[start]

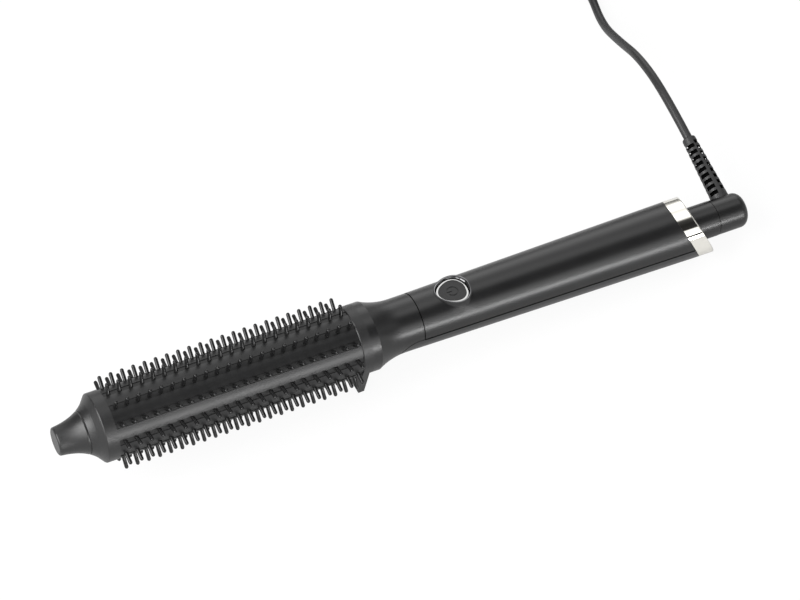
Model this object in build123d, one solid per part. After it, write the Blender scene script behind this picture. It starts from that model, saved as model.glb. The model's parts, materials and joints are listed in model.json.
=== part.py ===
from build123d import *
import math
import os

# Heated styling brush, in millimetres.
# The brush is drawn along its own axis: X runs from the nose to the tail, Z is the side with the button,
# and X = 0 is the nose's end face. At the end it is tilted onto its foot, as it lies on a table.

# Barrel and bristles
barrel_length = 117.0
barrel_radius = 15.9
barrel_wall = 3.3
strip_count = 12
strip_first_angle = 15.0
strip_mouth_width = 2.9
strip_foot_width = 4.2
strip_depth = 2.4
strip_lip = 1.0
strip_lip_slope = 0.5
strip_recess = 0.25
bristle_pitch = 5.32
bristle_end_margin = 2.6
bristle_side = 1.6
bristle_rise = 5.6
bristle_tip_height = 0.75
bristle_tip_side = 0.9
bristle_root_depth = 1.4

# Nose cap and front collar
tip_end_radius = 6.55
tip_edge_round = 1.0
tip_length = 16.3
tip_base_radius = 12.7
tip_flare_places = [6.0, 10.5]
tip_flare_radii = [7.37, 8.82]
tip_wall = 2.2
tip_groove_at = 12.6
tip_groove_width = 0.8
tip_groove_depth = 0.14
tip_groove_radius = 9.97
tip_seat_width = 1.5
bevel_length = 2.7
front_collar_width = 5.5
front_collar_proud = 0.1
register_radius = 10.7
register_length = 1.9
register_wall = 2.2
barrel_register = 3.0
collar_register_wall = 2.3
web_thickness = 2.5
web_setback = 2.0
nose_screw_radius = 1.5
nose_screw_head_radius = 2.8
nose_screw_head_height = 2.2
nose_screw_length = 9.0
nose_screw_slot = 0.7
nose_screw_slot_depth = 0.8

# Rear collar, stand foot and neck
rear_collar_length = 4.9
rear_collar_proud = 0.3
rear_collar_bevel = 0.4
foot_height = 26.0
foot_half_width = 9.9
foot_thickness = 2.6
foot_setback = 1.6
foot_corner_round = 1.4
foot_taper = 0.4
rear_register = 3.5
shoulder_length = 4.1
neck_waist_run = 14.5
neck_waist_radius = 12.74
neck_length = 22.8
neck_seam = 0.3
neck_groove = 0.25
neck_wall = 3.2
neck_end_rise = 0.04
shoulder_bore_reach = 1.5
shoulder_bore_draft = 0.6
spigot_start = 7.0
spigot_length = 7.5
spigot_wall = 1.4
flange_thickness = 2.2
lead_hole_radius = 5.6
collar_screw_radius = 1.2
collar_screw_head_radius = 2.1
collar_screw_head_height = 1.6
collar_screw_reach = 0.8
collar_screw_slot = 0.6

# Handle casings
handle_length = 138.65
handle_start_radius = 12.82
handle_end_radius = 14.78
casing_wall = 1.8
parting = 0.1
seam_width = 0.8
seam_depth = 0.8
tongue_length = 12.1
tongue_round = 9.5
tongue_lift = 0.12
band_width = 8.25
band_slant = 0.49
band_wall = 1.4
band_proud = 0.04
band_lip_round = 0.9
casing_spigot = 5.0
casing_spigot_overlap = 0.5

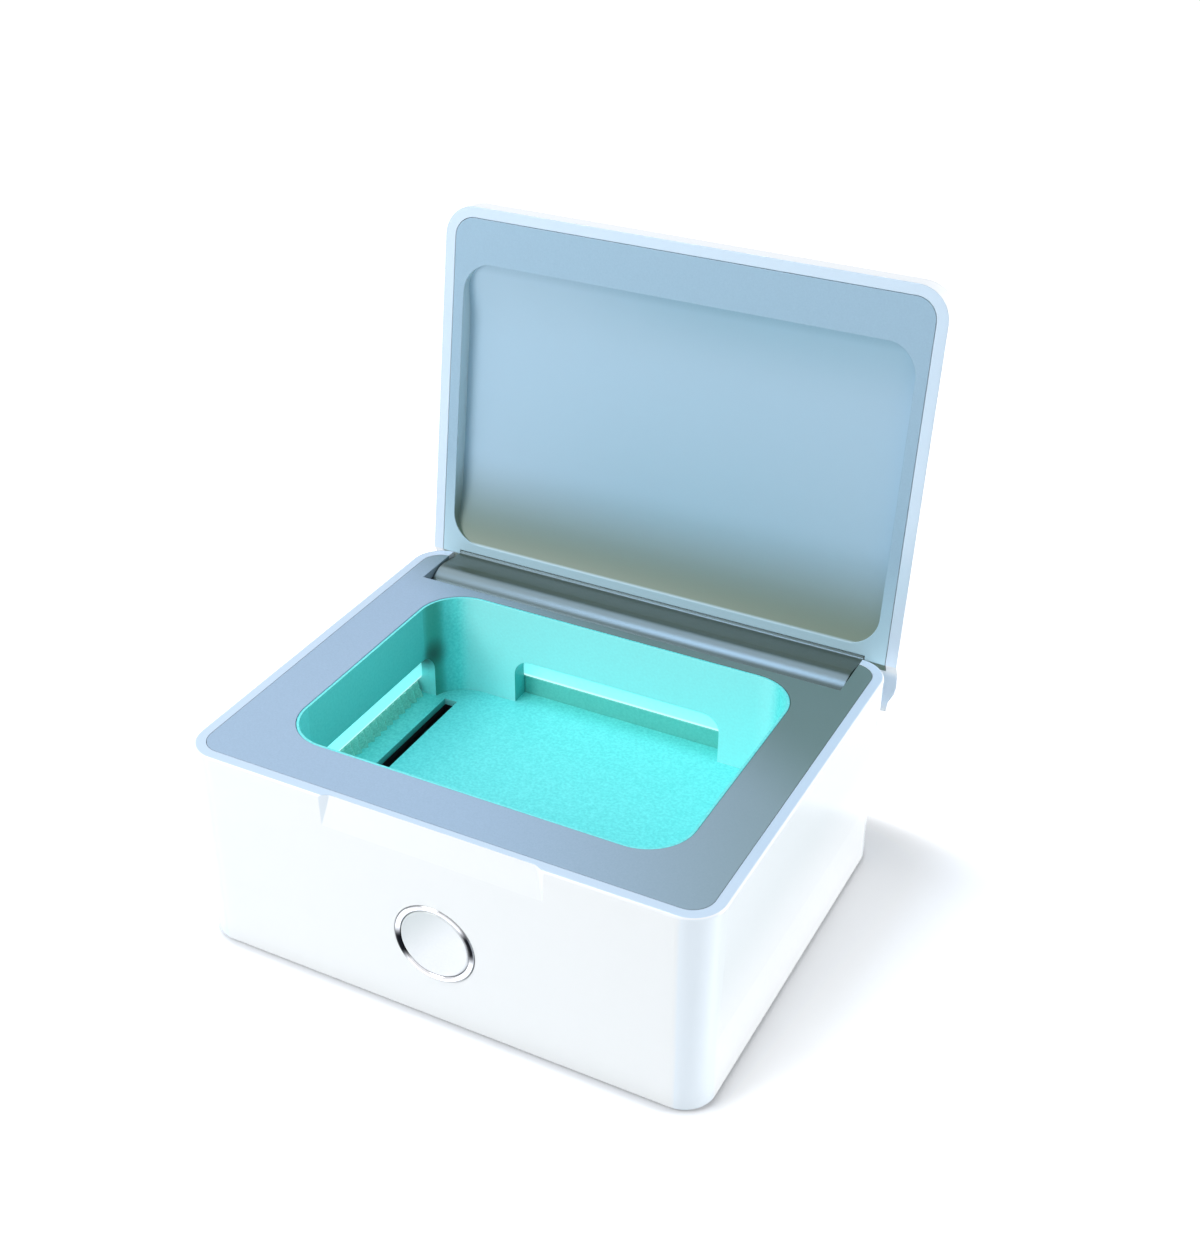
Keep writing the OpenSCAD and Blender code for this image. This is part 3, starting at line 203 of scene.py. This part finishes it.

[end]

#### REQUIRED WORK:
All of the data shown above must be copied exactly.

#### ANSWER TO THIS EXERCISE:
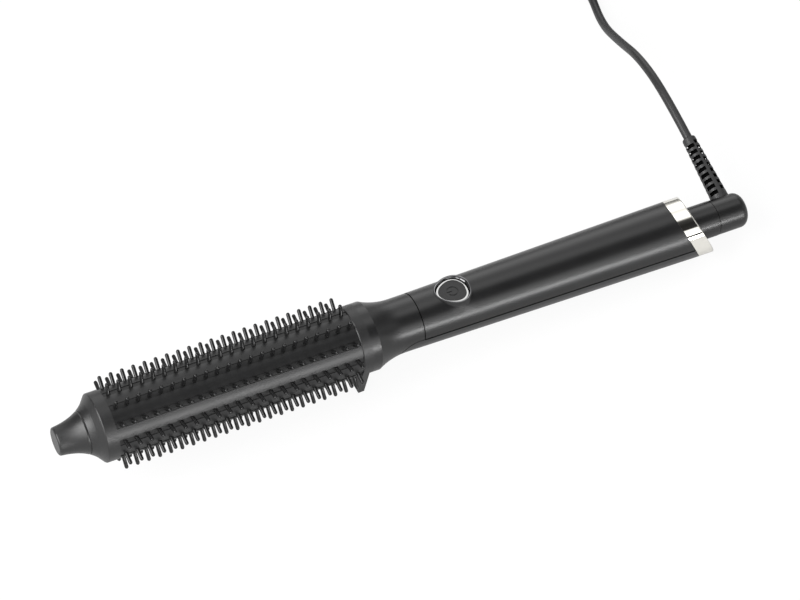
Model this object in build123d, one solid per part. After it, write the Blender scene script behind this picture. It starts from that model, saved as model.glb. The model's parts, materials and joints are listed in model.json.
=== part.py ===
from build123d import *
import math
import os

# Heated styling brush, in millimetres.
# The brush is drawn along its own axis: X runs from the nose to the tail, Z is the side with the button,
# and X = 0 is the nose's end face. At the end it is tilted onto its foot, as it lies on a table.

# Barrel and bristles
barrel_length = 117.0
barrel_radius = 15.9
barrel_wall = 3.3
strip_count = 12
strip_first_angle = 15.0
strip_mouth_width = 2.9
strip_foot_width = 4.2
strip_depth = 2.4
strip_lip = 1.0
strip_lip_slope = 0.5
strip_recess = 0.25
bristle_pitch = 5.32
bristle_end_margin = 2.6
bristle_side = 1.6
bristle_rise = 5.6
bristle_tip_height = 0.75
bristle_tip_side = 0.9
bristle_root_depth = 1.4

# Nose cap and front collar
tip_end_radius = 6.55
tip_edge_round = 1.0
tip_length = 16.3
tip_base_radius = 12.7
tip_flare_places = [6.0, 10.5]
tip_flare_radii = [7.37, 8.82]
tip_wall = 2.2
tip_groove_at = 12.6
tip_groove_width = 0.8
tip_groove_depth = 0.14
tip_groove_radius = 9.97
tip_seat_width = 1.5
bevel_length = 2.7
front_collar_width = 5.5
front_collar_proud = 0.1
register_radius = 10.7
register_length = 1.9
register_wall = 2.2
barrel_register = 3.0
collar_register_wall = 2.3
web_thickness = 2.5
web_setback = 2.0
nose_screw_radius = 1.5
nose_screw_head_radius = 2.8
nose_screw_head_height = 2.2
nose_screw_length = 9.0
nose_screw_slot = 0.7
nose_screw_slot_depth = 0.8

# Rear collar, stand foot and neck
rear_collar_length = 4.9
rear_collar_proud = 0.3
rear_collar_bevel = 0.4
foot_height = 26.0
foot_half_width = 9.9
foot_thickness = 2.6
foot_setback = 1.6
foot_corner_round = 1.4
foot_taper = 0.4
rear_register = 3.5
shoulder_length = 4.1
neck_waist_run = 14.5
neck_waist_radius = 12.74
neck_length = 22.8
neck_seam = 0.3
neck_groove = 0.25
neck_wall = 3.2
neck_end_rise = 0.04
shoulder_bore_reach = 1.5
shoulder_bore_draft = 0.6
spigot_start = 7.0
spigot_length = 7.5
spigot_wall = 1.4
flange_thickness = 2.2
lead_hole_radius = 5.6
collar_screw_radius = 1.2
collar_screw_head_radius = 2.1
collar_screw_head_height = 1.6
collar_screw_reach = 0.8
collar_screw_slot = 0.6

# Handle casings
handle_length = 138.65
handle_start_radius = 12.82
handle_end_radius = 14.78
casing_wall = 1.8
parting = 0.1
seam_width = 0.8
seam_depth = 0.8
tongue_length = 12.1
tongue_round = 9.5
tongue_lift = 0.12
band_width = 8.25
band_slant = 0.49
band_wall = 1.4
band_proud = 0.04
band_lip_round = 0.9
casing_spigot = 5.0
casing_spigot_overlap = 0.5

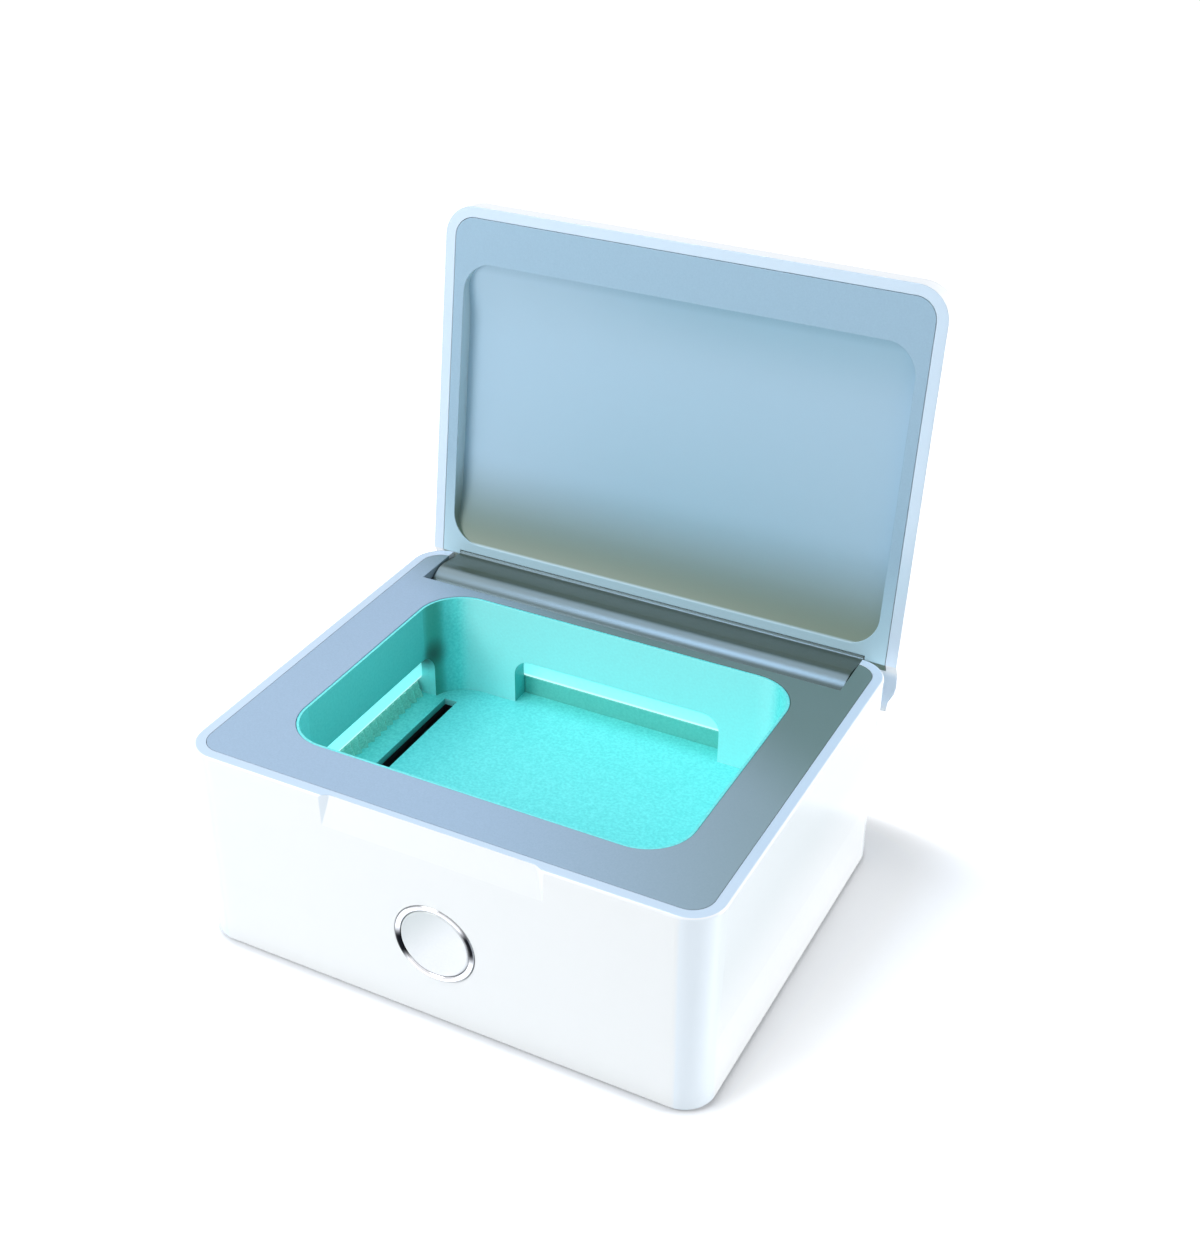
Keep writing the OpenSCAD and Blender code for this image. This is part 3, starting at line 203 of scene.py. This part finishes it.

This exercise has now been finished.